Vance stood by that idea in 2024, and now — in 2025 — Trump has fundamentally rebuked the American justice system by ordering the pardon and release of more than 1,500 people lawfully charged for their role in arguably the most dangerous insurrectionary act since the Civil War.
I continue to hope that Trump will begin to behave as he did before he attempted to steal the 2020 election. As The Times’s Adam Liptak reported in 2023, “the Trump administration had the worst Supreme Court record of any since at least the Roosevelt administration.” Yet Trump did not defy the court. Time and again, he lost and then complied with the rulings.
But 2020 was different. He lost every important court case challenging the outcome of the election, yet rather than yield to the rule of law (as Al Gore did when he faced a bitter Supreme Court defeat in 2000), he lied to the American public, tried to illegally cling to power and instigated a mob.
Trump’s pardons tell us that we’re far more likely to experience the President Trump of 2020 (and especially 2021) than the President Trump of 2017 to 2019. As National Review’s Noah Rothman argues, Trump is already planting the seeds of more political violence.
“Republicans who support these pardons,” Rothman writes, “will sacrifice the moral authority they would have needed if they were to convincingly argue for the preservation of domestic tranquillity.”

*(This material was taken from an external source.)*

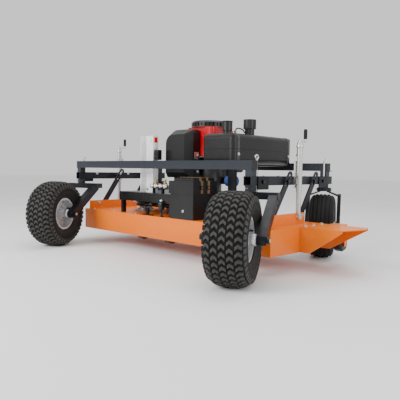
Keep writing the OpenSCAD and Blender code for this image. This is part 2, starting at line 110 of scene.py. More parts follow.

Rothman is right. Trump’s friends can commit acts of violence on his behalf. Trump’s enemies have to face danger on their own. And that reality hovers over every presidential decision Trump makes.
Some other things I did
My Sunday column was about a threat to religious liberty from the State of Texas. The attorney general, Ken Paxton, is attempting to shut down Annunciation House, a religious nonprofit founded by local Catholics that provides food, clothing and shelter to migrants in El Paso. Paxton has asked the Texas Supreme Court to reject the idea that serving vulnerable migrants is free exercise of the Christian faith. No, really:
Paxton argues that closing Annunciation House won’t substantially burden its free exercise of religion. Why? Because according to Paxton, Annunciation House, which mainly serves the poor, doesn’t engage in many religious rituals. Here’s a quote from Paxton’s brief:
“Annunciation House’s house director testified that Annunciation House (i) goes periods of ‘nine months, 10 months’ without offering Catholic Mass, (ii) does not offer confessions, baptisms or communion and (iii) makes ‘n’” efforts to evangelize or convert its guests to any religion.”
In other words, Annunciation House isn’t Catholic enough to earn Pope Paxton’s seal of approval.
On Tuesday I spoke with my colleagues Patrick Healy and Michelle Goldberg about Trump’s first day in office. I focused on one of Trump’s secret weapons — exploiting civic ignorance:
And one thing, Michelle, that I think is a little different for Trump from other presidents is the extent to which he has weaponized and exploited civic ignorance.
One of the things that I think we’re learning is how much the American experiment has depended on the honor system. That presidents of both parties, with varying degrees of truthfulness and honor, by and large, maintained American norms and did not explicitly weaponize American ignorance in the way that Trump has.
I think what Trump and the people around him have realized is that he can do wild things, like some of the executive orders that will thrill MAGA and, of course, enrage his opposition. But then outside MAGA, there won’t be a ripple that any of this occurred at all.